撰写每本书都会出现危机,有时出现在前五十页,有时却直到稿子快要结束时才冒出来。的确,一本书如果没有危机,就象一个孩子没有出过天花一样,也许这正是问题的所在。
这本书的危机在几分钟前出现了,因为想在一九二五年撰写论述宽容思想的著作似乎相当荒谬,也因为我迄今为这部基础研究而花费的那么多宝贵时光和艰辛劳苦可能徒劳无益了。我很想用伯里、莱基、伏尔泰、蒙田和怀特的书点燃篝火,也想把我自己的著作丢进火炉付之一炬。
这该怎么解释呢?
有很多原因。首先,作者与自己定下的命题形影不离,一起生活了这么久,难免也会感到枯燥无味。第二是怀疑这类书完全没有实用价值。第三是担心这本书只会为不那么宽容的同胞们提供把柄,他们利用书中一些次要的史料为他们自己的可恶行径进行辩解。
可是除去上述问题(在大多数严肃图书中这些问题也的确存在),这本书还有一个无法克服的困难,即它的“结构”。

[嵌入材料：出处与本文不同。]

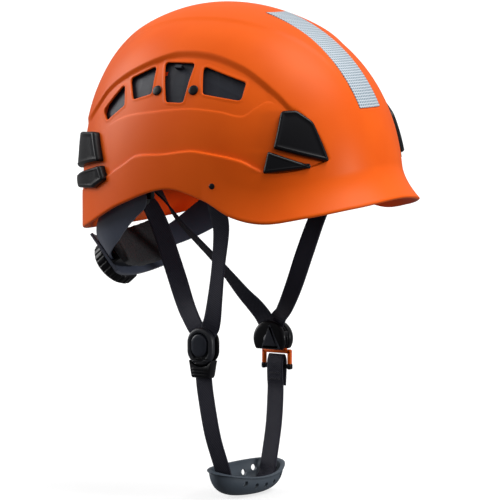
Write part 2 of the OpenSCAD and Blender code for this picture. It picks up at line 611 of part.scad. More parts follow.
// Chin cup: a soft boat with a turned-out lip
cup_x = 4;
cup_bottom = -227;
cup_t = 2.6;
cup_cols = 32;
cup_rows = 6;
function cup_rim(a) = -206 - 3.5 * cos(a) - 3.5 * cos(a) * cos(a);
function cup_point(a, v, inset) =
    let (k = pow(cos(90 * v), 0.6))
    [cup_x + (cup_w / 2 - inset) * cos(a) * k, (cup_len / 2 - inset) * sin(a) * k,
     cup_rim(a) + (cup_bottom + inset - cup_rim(a)) * sin(90 * v)];
module chin_cup() {
  n = cup_rows * cup_cols;
  rings = [for (inset = [0, cup_t]) for (i = [0:cup_rows - 1]) for (j = [0:cup_cols - 1])
    cup_point(j * 360 / cup_cols, i / cup_rows, inset)];
  last = (cup_rows - 1) * cup_cols;
  color("#363f48") difference() {
    polyhedron(concat(rings, [[cup_x, 0, cup_bottom], [cup_x, 0, cup_bottom + cup_t]]), concat(
      [for (i = [0:cup_rows - 2]) for (j = [0:cup_cols - 1])
        let (k = (j + 1) % cup_cols, a = i * cup_cols, b = a + cup_cols, c = n + a, d = n + b)
        each [[a + j, a + k, b + j], [a + k, b + k, b + j], [c + j, d + j, c + k], [c + k, d + j, d + k]]],
      [for (j = [0:cup_cols - 1]) let (k = (j + 1) % cup_cols)
        each [[j, n + j, k], [k, n + j, n + k],
              [last + j, last + k, 2 * n], [n + last + j, 2 * n + 1, n + last + k]]]));
    // Drain and breathing holes along the front face, and two pairs in the wall behind
    for (y = [-26, -13, 0, 13, 26])
      translate([cup_x, y, abs(y) > 20 ? -215.5 : -219]) rotate([0, 90, 0]) cylinder(r = 2.3, h = 40);
    for (y = [-33, -19, 19, 33])
      translate([cup_x, y, abs(y) > 20 ? -211.5 : -214]) rotate([0, -90, 0]) cylinder(r = 2.5, h = 40);
  }
}

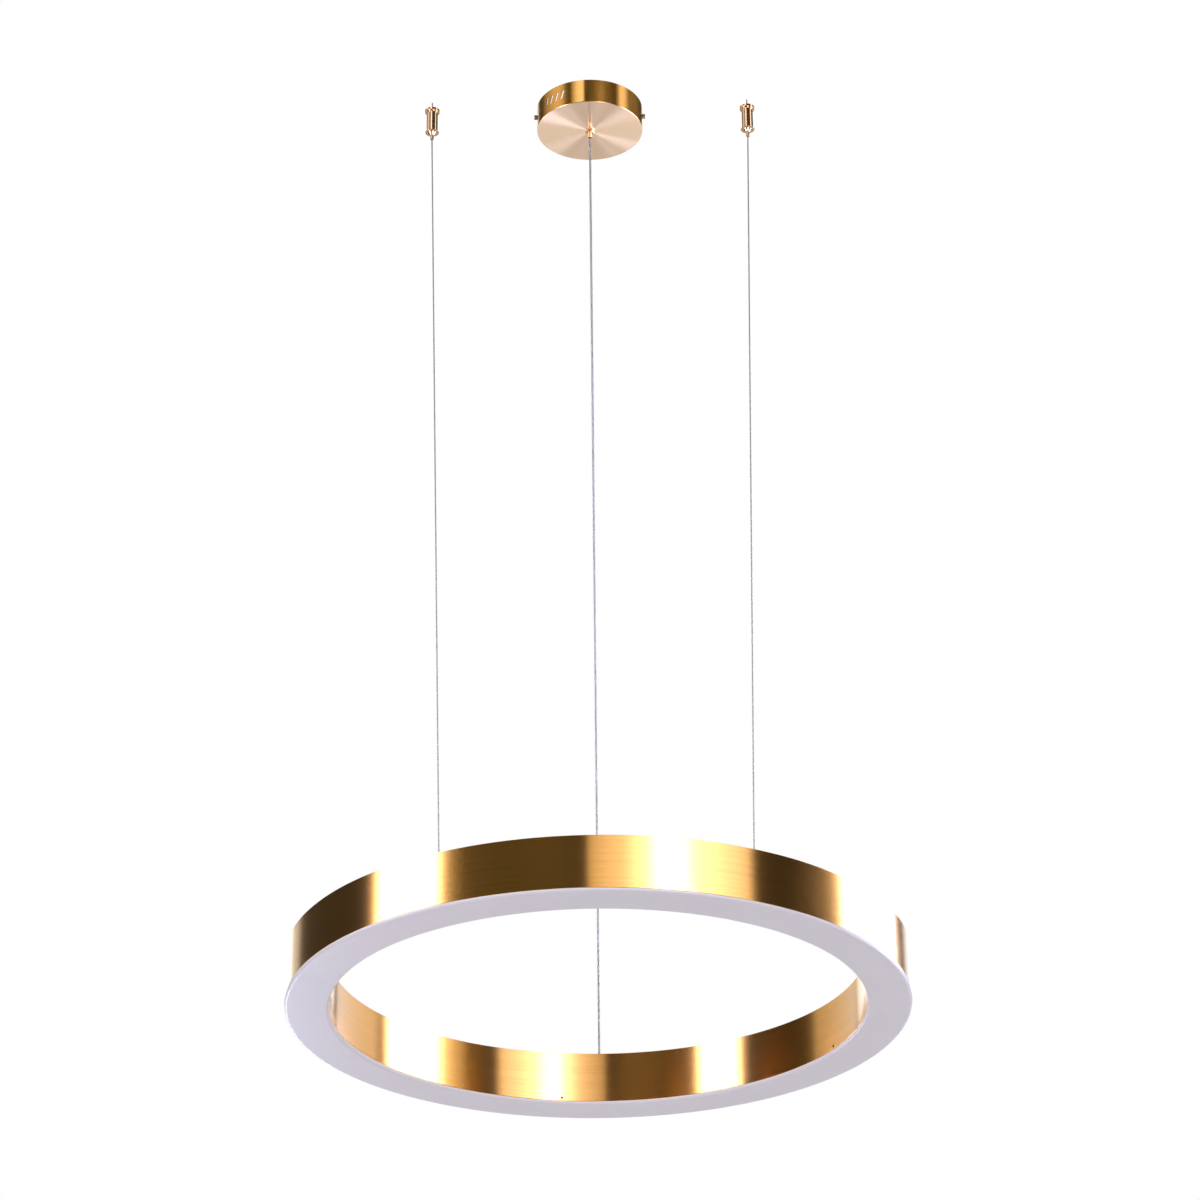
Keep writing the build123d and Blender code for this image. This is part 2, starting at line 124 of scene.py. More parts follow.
class HousingSizes(bpy.types.PropertyGroup):
    """Sizes of the light ring's metal housing."""

    outer_radius: metres(
        "Outer radius", "Centre of the ring to the face of its outer wall", reach("outer_wall"), 0.2, 0.6
    )
    section_width: metres(
        "Section width", "Outer wall's outer face to inner wall's inner face", 0.057, 0.02, 0.1
    )
    sheet: metres("Sheet", "Thickness of the walls", 0.002, 0.0005, 0.005)
    edge_rounding: metres(
        "Edge rounding", "Radius that brushing leaves on the sheet's edges", 0.0004, 0, 0.001
    )
    screw_hole: metres(
        "Screw hole", "Radius of the holes for the grub screws in the inner wall", 0.00195, 0.001, 0.004
    )
    steps: whole("Steps", "Facets round the ring", 360, 96, 720)


class DiffuserSizes(bpy.types.PropertyGroup):
    """Sizes of the opal diffuser tray."""

    lip_rounding: metres("Lip rounding", "Radius along the lower edges", 0.0044, 0.001, 0.0048)
    lip_height: metres("Lip height", "What shows below the housing", 0.005, 0.003, 0.01)
    floor: metres("Floor", "Thickness of the lit face", 0.003, 0.0015, 0.004)
    flange: metres("Flange", "Thickness of the flanges inside the walls", 0.0022, 0.001, 0.004)
    flange_gap: metres("Flange gap", "Flanges to the walls", 0.001, 0.0003, 0.003)


class GripperSizes(bpy.types.PropertyGroup):
    """Sizes of a cable gripper, from the ceiling down."""

    cap_radius: metres("Cap radius", "Disc against the ceiling", reach("gripper_cap_left"), 0.006, 0.02)
    screw_bore: metres("Screw bore", "Radius of the bores for the cap's screws", 0.0014, 0.001, 0.0025)
    screw_place: metres("Screw place", "Rope to a screw bore", 0.0036, 0.003, 0.007)
    rope_bore: metres("Rope bore", "Radius of the rope's way through", 0.0014, 0.00105, 0.003)
    barrel_radius: metres(
        "Barrel radius", "Outer radius of the tube", reach("gripper_barrel_left"), 0.004, 0.015
    )
    barrel_wall: metres("Barrel wall", "Thickness of the tube", 0.002, 0.0005, 0.004)
    collar_radius: metres(
        "Collar radius", "Thin flange under the barrel", reach("gripper_collar_left"), 0.005, 0.02
    )
    collar_thickness: metres("Collar thickness", "Thickness of that flange", 0.0008, 0.0003, 0.003)
    cone_radius: metres("Cone radius", "Upper radius of the cone", 0.0062, 0.004, 0.01)
    cone_tip: metres("Cone tip", "Lower radius of the cone", 0.0034, 0.0028, 0.008)
    nozzle_radius: metres("Nozzle radius", "Radius of the plunger's nozzle", 0.0026, 0.0015, 0.005)
    stop_thickness: metres("Stop thickness", "Thickness of the plunger's stop", 0.001, 0.0005, 0.003)
    play: metres("Play", "Gap between sliding or screwed parts", 0.00005, 0, 0.0003)
    rounding: metres("Rounding", "Radius on the turned edges", 0.00025, 0, 0.001)
    spring_wire: metres("Spring wire", "Radius of the spring's wire", 0.00045, 0.0002, 0.0006)
    spring_turns: whole("Spring turns", "Turns of the spring", 6, 3, 9)


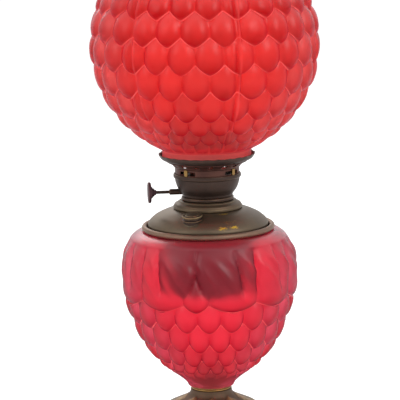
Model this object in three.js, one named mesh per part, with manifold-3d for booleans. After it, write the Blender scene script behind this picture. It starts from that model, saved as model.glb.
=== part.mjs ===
// A kerosene parlor lamp: a pierced cast base, a red glass body with a drop-in oil font, a
// central-draught burner with its wick raiser, and a ball shade of the same scale pattern.
// Millimetres, +Z up, the origin on the table at the middle of the base, the front towards -Y.
import * as THREE from 'three';
import { mergeVertices } from 'three/addons/utils/BufferGeometryUtils.js';
import Module from 'manifold-3d';

const wasm = await Module();
wasm.setup();

// Fits and walls shared by many pieces
const seatGap = 0.3;
const slideGap = 0.4;
const sheet = 1.2;
const overrun = 2;

// Cast base
const baseHeight = 86;
const footRadius = 94;
const waistRadius = 23.4;
const castWall = 4;
const bossHeight = 20;
const bossWall = 8.6;
const bossDrop = 2;
const windowCount = 8;
const windowWidth = 24;
const windowFoot = 20;
const windowHeight = 27;
const windowPullShare = 0.75;
const footCount = 4;
const archWidth = 74;
const archRise = 6;
const archPullShare = 0.33;
const cutFromShare = 0.4;

// Hollow stay that holds the glass body down on the base
const stayRadius = 9;
const stayWall = 2.1;
const stayThreadSpare = 4;
const nutWall = 6;
const nutHeight = 6;
const nutSides = 6;
const washerInset = 2;
const washerHeight = 1.5;
const checkRingInset = 0.5;
const checkRingHeight = 4;
const checkRingRound = 1.2;

// Glass body
const bodyRadius = 101.9;
const bodyLowerHeight = 131.4;
const bodyUpperHeight = 49.5;
const bodyFootRadius = 26;
const bodyWall = 3.6;
const bodyFloor = 6;
const bodyRelief = 5.6;
const bodyScales = 21;
const bodyTurn = -9.4;

// Ring cemented on the mouth of the body
const rollRadius = 3.2;
const rollInset = 3.4;
const rollFrom = -120;
const rollSweep = 270;
const skirtDepth = 12;
const skirtWall = 1.5;
const skirtInset = 2.8;
const ledgeWidth = 5;
const ledgeDrop = 0.6;

// Drop-in oil font
const fontRoom = 10.6;
const fontDepth = 76;
const fontCorner = 20;
const domeRise = 23.3;
const domeBulge = 0.9;
const domeSeatWidth = 11.5;
const domeFlank = 30.1;
const domeMouthInset = 2.5;
const draughtRadius = 13.6;
const draughtWall = 1;
const draughtBelow = 4;
const draughtAbove = 40;
const fillerOutShare = 0.498;
const fillerTurn = -19.2;
const fillerLean = 8;
const fillerRadius = 10.2;
const fillerWall = 1.3;
const fillerRise = 2.7;
const fillerDepth = 8;
const capRadius = 11.7;
const capHeight = 1.8;
const capPlugDepth = 4;
const capKnobRadius = 7;
const capKnobHeight = 0.6;
const gasketHeight = 0.6;

// Stepped collar of the font and the threaded ring of the burner
const collarHeight = 9.4;
const collarOverlap = 0.5;
const plugWall = 2;
const plugDepth = 10;
const flangeWidth = 3.1;
const flangeHeight = 4.2;

// Burner bowl, air deck and wick tubes
const bowlHeight = 25.8;
const bowlFootInset = 1.3;
const bowlLip = 1.7;
const deckDepth = 3.6;
const deckHoles = 14;
const deckHoleRadius = 2.8;
const deckHoleSides = 8;
const wickGap = 0.4;
const wickThickness = 2.6;
const wickLength = 137;
const wickAbove = 1;
const carrierWall = 1;
const carrierHeight = 12;
const carrierArmHeight = 2.4;
const wickTubeWall = 1;
const wickTubeHeight = 53.5;

// Wick raiser
const raiserTurn = 6;
const shaftRise = 5;
const shaftRadius = 1.8;
const shaftShown = 20.7;
const sleeveWall = 0.7;
const sleeveShown = 4.9;
const pinionTeeth = 10;
const pinionModule = 0.5;
const pinionLength = 3.2;
const pinionRootShare = 1.1;
const pinionToothShares = [0.3, 0.12];
const toothTipShare = 0.8;
const rackRootShare = 1.25;
const rackToothShares = [0.32, 0.12];
const rackWidth = 2.2;
const rackUp = 9;
const rackDown = 4;
const rackSpare = 2.4;
const rackRoom = 1.4;
const wheelRadius = 11.9;
const wheelHeight = 3.5;
const hubHeight = 6;
const hubRadius = 6.6;
const hubShares = [[0.45, 1], [0.5, 0.7], [0.72, 0.65], [0.75, 0.35], [1, 0.3]];
const wheelTeeth = 22;
const wheelToothDepth = 0.7;
const wheelToothShares = [0.34, 0.16];

// Flame spreader
const spreaderStem = 14;
const spreaderRise = 14;
const buttonRadius = 16;
const buttonHeight = 3;
const buttonCrownShare = 0.6;

// Gallery: windowed band, slotted cone, clips, springs and the ring that holds the shade
const bandHeight = 10.6;
const bandWindowShare = 0.4;
const bandWindowHeight = 4.6;
const bandWindowFoot = 4;
const clipWidth = 4.6;
const clipThickness = 1;
const clipTurns = [-40, 52, 142, 232];
const coneRise = 6.6;
const shelfWidth = 6;
const slotCount = 16;
const slotWidth = 4.4;
const slotInsetShare = 0.2;
const slotLengthShare = 0.62;
const ringSeatWidth = 5.4;
const ringFlare = 3.9;
const ringRise = 8.4;
const ringSeatShare = 0.285;
const springCount = 4;
const springTurn = 15;
const springWidth = 7;
const springHeight = 8;
const springThickness = 0.8;
const springRoom = 2.2;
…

一本书要获得成功,必须要有开头和结尾。这本书倒是有个开头,但是能有结尾吗?
这就是问题之所在。
我可以举出许多骇人听闻的罪行,它们表面上打着公正和正直的旗号的,实际上却是不宽容的结果。
我可以描述那些痛苦的日子不宽容被抬举到了至高无上美德的地位。
我可以痛斥和嘲弄不宽容,直到读者异口同声地大声疾呼:“打倒这个可恶的东西,让我们全都宽容吧!”